A STATISTICAL MODEL OF INTERMITTENT SHORT FATIGUE CRACK GROWTH

The stochastic nature of the growth of short surface fatigue cracks under uniform cyclic loading can be attributed to their interaction with a stochastic microstructure. In this paper, a computational scheme is proposed to describe the statistical effects of the temporary arrest of short cracks by grain boundaries, and the modification of rates of propagation across grains by various effects of grain boundary constraint. The fact that a crack tip may be in one of two states, either temporarily arrested at a grain boundary or actively propagating, is treated explicitly by considering probability densities evolving in complementary state spaces corresponding to each case.
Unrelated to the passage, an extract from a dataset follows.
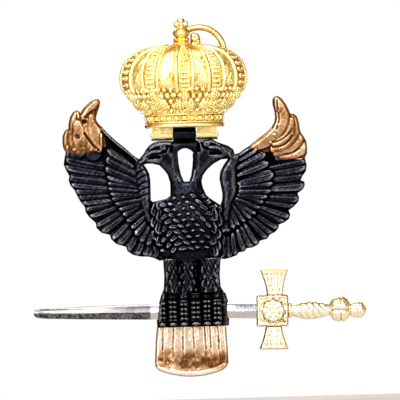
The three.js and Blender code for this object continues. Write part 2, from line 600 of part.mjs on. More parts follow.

The evolution of the densities during fatigue is described by conservation equations, which are solved numerically. It is shown how engineering quantities, such as the time to initiation of a macroscopic crack, can be derived from the calculated densities. The explicitness with which the characteristics of short crack growth are treated greatly enhances the potential accuracy of predictions based on this approach. The theory is constructed to allow considerable flexibility in the microstructure-related mechanisms assumed to control growth rates in any given material. However, as it is stated here, the theory is restricted to Mode I (tensile opening) transgranular crack growth under constant amplitude cyclic loading. Examples are given of the various effects that can be treated, as well as those that would require modification of the structure of the computational procedure. The theory is illustrated by an application to data for Al 2219-T851.